I worked on project at Savannah Mall in 1992. It had opened in 1990, about five miles from the then-leading mall in the area, Oglethorpe, and was absolutely beautiful. It was built where a new perimeter road/bypass was to have been built and was to have been the nail in the coffin for its competition. But, the funny thing is, Oglethorpe dug in its heels, renovated (and succeeded), the bypass didn’t materialize, and within that two year period, Savannah Mall was struggling. I was fairly young and green at the time, so I did not have much of an opinion. However, I believe the general consensus at the time was that Savannah should not have been built.

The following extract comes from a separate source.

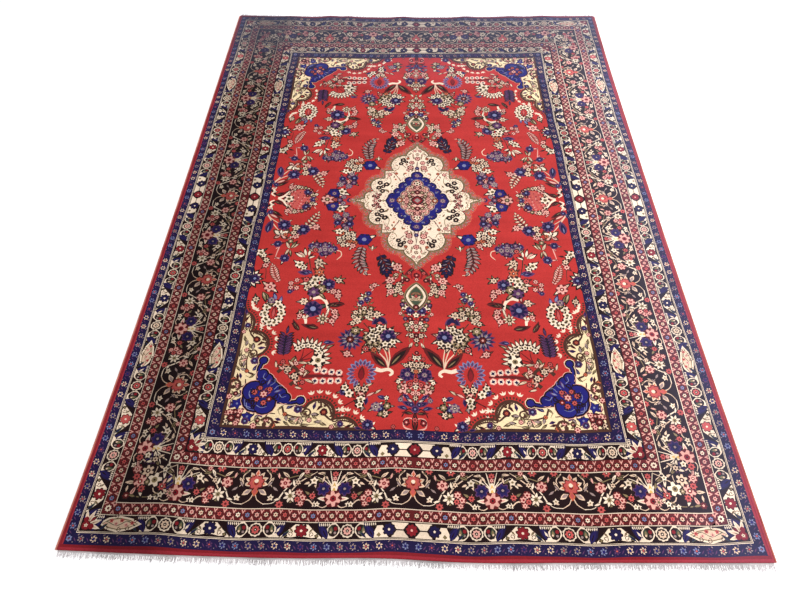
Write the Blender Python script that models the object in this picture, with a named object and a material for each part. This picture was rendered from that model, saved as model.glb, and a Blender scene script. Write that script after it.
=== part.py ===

That was likely the case with hundreds of malls. My numbers are going to be off a bit, but I believe the number quoted around 1995 was somewhere in the neighborhood of 1,800 regional malls in the US. Today, the number quoted is between 1,100 and 1,300. So, in 22 years, we have 「lost」 a third of what may have been our peak number of malls. I put 「lost」 in quotes because many have kept their retail characteristics. It’s not necessarily that they are dead (and, yes, some really are dead), but that they have evolved and continue to evolve.
My entire geography of the country is based upon regional malls. If you can tell me where you shopped growing up, or shop now, I have a pretty good feel for where you are from. But, home to me is Atlanta (Northpoint Mall) and Philadelphia (Neshaminy and Springfield Malls). Lenox Square and the King of Prussia complex are two of the more successful properties in the Atlanta and Philadelphia markets, respectively. Both of these properties began their existences as open air centers before becoming enclosed. Both had supermarkets when they opened.

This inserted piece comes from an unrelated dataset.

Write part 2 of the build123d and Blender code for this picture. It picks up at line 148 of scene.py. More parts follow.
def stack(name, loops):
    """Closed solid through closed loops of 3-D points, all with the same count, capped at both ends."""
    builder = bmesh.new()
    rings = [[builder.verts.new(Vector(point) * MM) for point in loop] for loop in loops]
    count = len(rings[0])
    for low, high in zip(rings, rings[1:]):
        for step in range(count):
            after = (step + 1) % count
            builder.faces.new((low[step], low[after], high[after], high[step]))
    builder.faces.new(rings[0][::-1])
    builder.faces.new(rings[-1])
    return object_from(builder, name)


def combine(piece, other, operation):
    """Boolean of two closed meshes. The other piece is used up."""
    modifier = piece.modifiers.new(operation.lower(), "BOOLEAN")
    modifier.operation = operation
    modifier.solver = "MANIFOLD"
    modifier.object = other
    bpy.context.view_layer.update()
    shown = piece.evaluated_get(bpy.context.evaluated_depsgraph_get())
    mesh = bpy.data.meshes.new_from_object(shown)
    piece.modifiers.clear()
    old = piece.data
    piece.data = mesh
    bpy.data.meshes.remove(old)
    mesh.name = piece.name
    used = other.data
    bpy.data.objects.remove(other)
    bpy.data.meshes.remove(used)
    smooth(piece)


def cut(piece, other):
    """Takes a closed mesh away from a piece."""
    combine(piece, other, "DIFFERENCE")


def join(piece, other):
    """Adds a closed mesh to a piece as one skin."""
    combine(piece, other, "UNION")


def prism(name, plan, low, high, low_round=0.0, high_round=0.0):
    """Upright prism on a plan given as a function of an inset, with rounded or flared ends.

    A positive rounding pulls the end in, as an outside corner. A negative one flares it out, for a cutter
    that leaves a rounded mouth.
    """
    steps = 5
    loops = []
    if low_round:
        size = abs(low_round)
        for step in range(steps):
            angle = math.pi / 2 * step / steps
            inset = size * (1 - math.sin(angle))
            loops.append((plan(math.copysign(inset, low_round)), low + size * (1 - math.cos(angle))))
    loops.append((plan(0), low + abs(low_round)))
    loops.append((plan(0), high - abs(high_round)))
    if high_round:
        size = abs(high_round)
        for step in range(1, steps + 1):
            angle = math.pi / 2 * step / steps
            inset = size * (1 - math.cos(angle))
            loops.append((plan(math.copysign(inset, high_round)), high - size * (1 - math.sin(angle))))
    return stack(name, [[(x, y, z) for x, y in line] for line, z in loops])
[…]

As you are probably aware, supermarkets were one of those uses that became 「prohibited uses」 in regional mall leases because they were parking hogs. Along with other uses like health clubs, education and residential, landlords, department stores and inline tenants did not want certain uses in the center. But, look at where we are headed today.
Natick Mall in suburban Boston incorporated residential a few years back, and now has Wegmans replacing a Penney. Uses that had once been strictly forbidden are being welcomed. Supermarkets are being incorporated into malls around the county. It’s not death, it is evolution.

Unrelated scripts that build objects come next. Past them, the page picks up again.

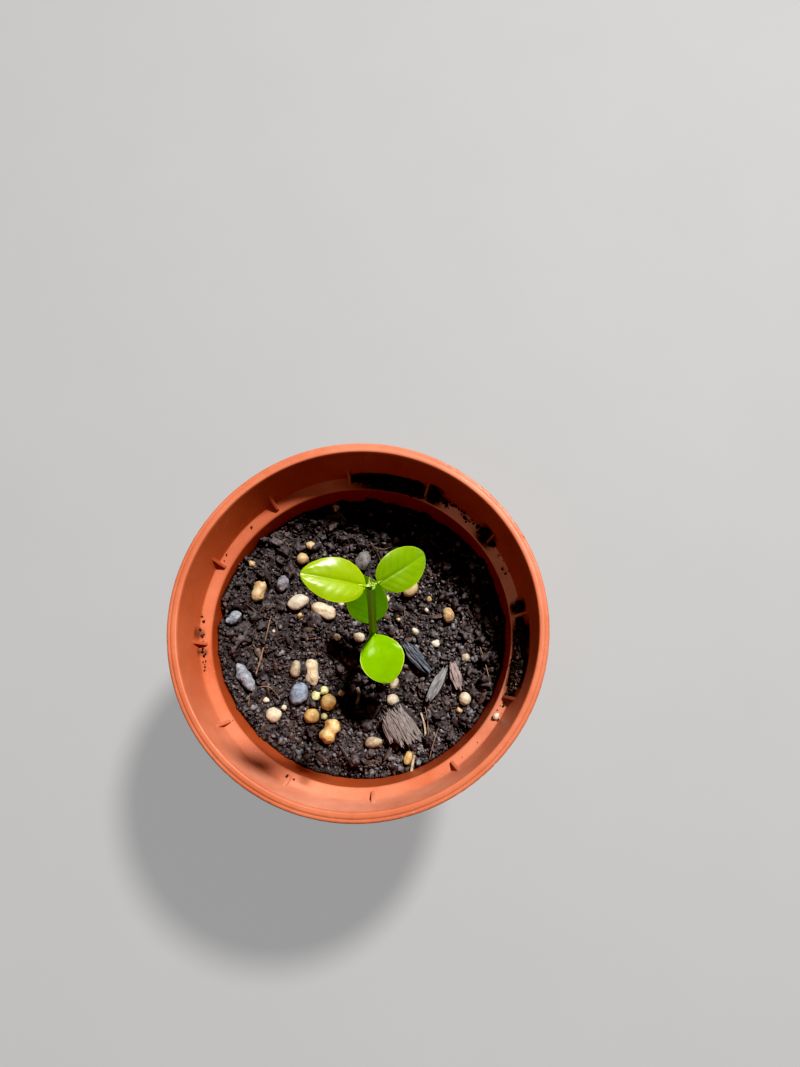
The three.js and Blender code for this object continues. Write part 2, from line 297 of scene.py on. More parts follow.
def makeStudio():
    data = bpy.data.lights.new("key", "AREA")
    data.shape = "DISK"
    data.size = studio["keySize"]
    data.energy = studio["keyPower"]
    data.color = studio["keyColour"]
    key = bpy.data.objects.new("key", data)
    towards = Vector(studio["keyTowards"]).normalized()
    key.location = towards * studio["keyDistance"] + Vector((0, 0, cadBox[1].z / 2))
    key.rotation_euler = towards.to_track_quat("Z", "Y").to_euler()
    scene.collection.objects.link(key)

    world = bpy.data.worlds.new("studio")
    world.use_nodes = True
    background = world.node_tree.nodes["Background"]
    background.inputs["Color"].default_value = opaque(studio["fillColour"])
    background.inputs["Strength"].default_value = studio["fillStrength"]
    scene.world = world

    bm = bmesh.new()
    bmesh.ops.create_grid(bm, x_segments=1, y_segments=1, size=studio["floorSize"])
    floor = temporary("floor", bm)
    paint = newMaterial("floorPaint", {
        "Roughness": 0.7, "Specular IOR Level": 0.2, "Emission Color": (1, 1, 1, 1),
        "Emission Strength": studio["floorGlow"]})
    colour = studio["floorColour"]
    tone = cloud(paint, pointsOf(paint), 60, 3)
    plugIn(paint, "Base Color", ramp(paint, tone, [(0.3, dimmed(colour, 0.96)), (0.7, colour)]))
    floor.data.materials.append(paint)
    view = scene.view_settings
    view.view_transform = "Standard"
    view.use_curve_mapping = True
    for x, y in studio["curve"]:
        view.curve_mapping.curves[3].points.new(x, y)
    view.curve_mapping.update()


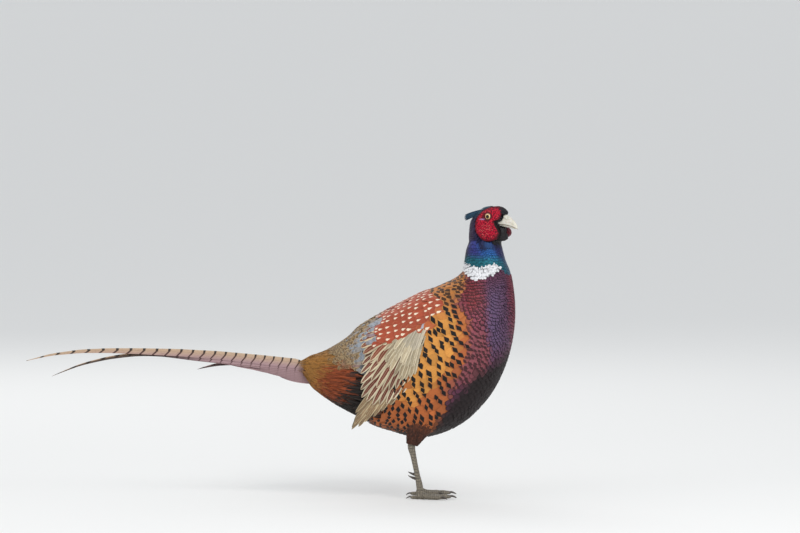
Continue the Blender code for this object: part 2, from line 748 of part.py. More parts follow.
def build_tufts(mats):
    """The ear tufts, which stand back from the crown behind the eyes: narrow vanes on a short core."""
    ahead = TUFT_TIP - TUFT_ROOT
    outward = Vector((ahead.y, -ahead.x, 0)).normalized()
    if outward.y > 0:
        outward.negate()
    upward = outward.cross(ahead).normalized()
    if upward.z < 0:
        upward.negate()
    spine = [TUFT_ROOT.lerp(TUFT_TIP, s) for s in (0.0, 0.12, 0.28, 0.42)]
    tuft = tube("ear_tuft_right", spine, [2.8, 3.9, 3.6, 1.0], sides=8, squash=0.6)
    blades = []
    for turn, length, stand_off in TUFT_VANES:
        away = (ahead + upward * ahead.length * math.tan(math.radians(turn))) * length
        side = outward.cross(away).normalized()
        sections, inwards = [], []
        for s, width in SHORT_VANE_SHAPE:
            middle = TUFT_ROOT + away * (0.08 + 0.92 * s) + outward * stand_off * (0.5 + 0.5 * s)
            middle = middle + upward * 1.6 * math.sin(math.pi * s)
            sections.append([middle - side * 2.5 * width, middle, middle + side * 2.5 * width])
            inwards.append(-outward)
        blades.append(vane("blade", sections, inwards))
    joined(tuft, blades)
    other = mirrored(tuft, "ear_tuft_left")
    for obj in (tuft, other):
        turn_with_head(obj)
        clear_of(obj, "head", "neck", "wattle_right", "wattle_left")
        largest_surface(obj)
        obj.data.materials.clear()
        obj.data.materials.append(mats["neck"])


# The legs, from the hip inside the body to the sole: X, Y and Z for the left leg, and the radius there.
HIP_SIDE = 36.0
THIGH_LINE = [
    (256.0, 36.0, 176.0, 36.0), (250.0, 36.5, 150.0, 33.0), (242.0, 36.8, 126.0, 25.0),
    (232.0, 36.5, 104.0, 14.5), (225.5, 36.0, 89.0, 8.6),
]
SHANK_LINE = [
    (227.0, 36.0, 100.0, 5.2), (224.5, 36.0, 90.0, 6.4), (224.0, 36.0, 82.0, 6.2), (226.0, 36.0, 72.0, 4.6),
    (230.0, 36.0, 52.0, 3.9), (234.0, 36.0, 32.0, 4.0), (237.0, 36.0, 17.0, 5.2), (238.5, 36.0, 7.0, 5.0),
]
SOLE_CENTRE = Vector((239.0, 36.0, 6.0))
TOES = [
    ("inner", 32.0, 36.0, 4.3),
    ("middle", 2.0, 48.0, 4.7),
    ("outer", -28.0, 38.0, 4.3),
    ("hind", 168.0, 17.0, 3.4),
]
CLAW_LENGTH = 10.5


def build_legs(mats, cutters):
    """Feathered thighs, scaled shanks with a spur, and feet with claws, all on both sides."""
    floor = box("floor_cutter", (150, -150, -60), (350, 150, 0.0), cutters)
    for side, sign in (("right", -1), ("left", 1)):
        thigh = limb("thigh_" + side, THIGH_LINE, sign, 8, 14, 0.78)
        clear_of(thigh, "torso")
        largest_surface(thigh)
        thigh.data.materials.append(mats["thigh"])
        shank = limb("shank_" + side, SHANK_LINE, sign, 14, 10, 0.8)
        block = swollen(thigh, cutters)
        boolean(shank, block, "DIFFERENCE")
        largest_surface(shank)
        shank.data.materials.append(mats["leg"])
        build_foot(side, sign, mats, cutters, floor)
        shank_block = swollen(shank, cutters)
        boolean(bpy.data.objects["foot_" + side], shank_block, "DIFFERENCE")
        largest_surface(bpy.data.objects["foot_" + side])
        build_spur(side, sign, mats, shank_block)


def limb(name, line, sign, steps, sides, squash):
    """A length of leg along a smooth line of points with their radii, on the side that sign gives."""
    rows = [blended(line, (len(line) - 1) * i / steps) for i in range(steps + 1)]
    return tube(name, [(x, y * sign, z) for x, y, z, _ in rows], [row[3] for row in rows], sides, squash)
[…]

I go to many ICSC events, either as an attendee or as faculty. The education, advocacy, connections, experiences and opportunities facilitated by organization are invaluable. At ICSC’s Spring Convention (RECon) in 2015, I attended a breakfast roundtable led by Bill Taubman, CEO of Taubman, an owner that owns many of the best malls in the country. My takeaway from that roundtable was that Taubman was working on generating value from retailers because studies continued to show that online sales were much higher in areas where tenants had a bricks and mortar presence than in areas where they had none. And at this year’s University of Shopping Center, I had the benefit of sitting with Dia Lim, a manager in the Philippines. Her company is a leading owner of malls – really mixed use properties – in the Philippines. (As she proudly put it, not 「a」 leading owner, but 「the」 leading owner!) Because the Philippines retail environment developed decades after ours, they had the opportunity to learn from our mistakes and were able to develop more master planned properties (malls, office, residential, education, etc.) rather than focusing exclusively on the tenant mix within the properties. It seems now that we have the opportunity to learn a little from them.
I have rambled. But, in my opinion, just as the television did not signal the death of the theater, online is not the death of bricks and mortar. Pulling a word from my high school biology class, online and bricks and mortar have something of a symbiotic relationship. Each may benefit from the other.
It truly is not the death of malls or shopping centers. It is a continued evolution.